The industry's current problems exist despite a grand attempt to reform the local telecommunications industry, via the Telecommunications Act of 1996. In conjunction with the Internet revolution, this law generated great optimism: a new, dynamic, and competitive local telecommunications industry seemed ready to flourish, poised both to provide and consume broadband services. As the Internet bubble expanded in the late 1990s, telecommunications carriers made enormous investments in long-distance broadband capacity, and a large number of new competitive local exchange carriers (CLECs) were created. Some-such as Covad, Northpoint, RCN, McCleod, Williams, and many others-raised large amounts of capital regardless of the sustainability of their business, technical, and competitive plans. These plans were in fact not sustainable, in part due to the resistance of the ILECs. After the NASDAQ crash, most of these firms went bankrupt or contracted sharply; some were even absorbed or controlled by the dominant incumbents. In the absence of improved policy, the recession in the telecommunications, Internet, and computer industries could last for many years, with major effects on the U.S. economy.
Economic Impact of Information Technology
The information technology (IT) sector is now one of the fundamental drivers of the U.S. economy, accounting for about half of all U.S. capital spending and driving the majority of U.S. productivity growth. Most of the IT sector is very competitive and delivers extremely high rates of innovation and technical progress-usually in excess of 40 percent per year, and often 75 percent per year or more. Also important, personal computing and the Internet have made the entire U.S. economy (and U.S. firms operating in the global economy) far more productive. Since 1994, when the Internet was privatized, Internet-related activities have displayed the highest rates of growth and technical change within the IT sector and U.S. capital investment.
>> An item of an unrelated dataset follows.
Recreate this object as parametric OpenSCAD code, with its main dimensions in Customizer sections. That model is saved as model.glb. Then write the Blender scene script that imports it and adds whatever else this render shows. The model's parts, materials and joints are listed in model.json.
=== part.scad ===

From the end of World War II through the late 1960s, U.S. productivity growth averaged more than 3 percent a year. Starting with the first oil shock of 1973, however, there followed two decades of near stagnation, during which U.S. productivity grew less than 1 percent a year, a condition shared to varying degrees by all Western economies. This period also saw the rise of Japanese and Asian industrial competition; the competitive decline of mature U.S. industries such as automobiles, traditional consumer electronics, and steel; increased long-term unemployment and inflation; declining real wages; and sharply increasing trade, payments, and fiscal deficits in the United States. In this pre-Internet period, information technology was a growing but still minor fraction of U.S. capital investment. Then, in the mid-1990s, U.S. productivity experienced a sharp recovery, thanks in large part to IT and the Internet revolution, and subsequently U.S. productivity growth has averaged about 2.5 percent a year. Even following the 2001 recession, the 9/11 attacks, huge federal deficits, and a weak economic recovery, productivity growth has remained robust and in fact has increased.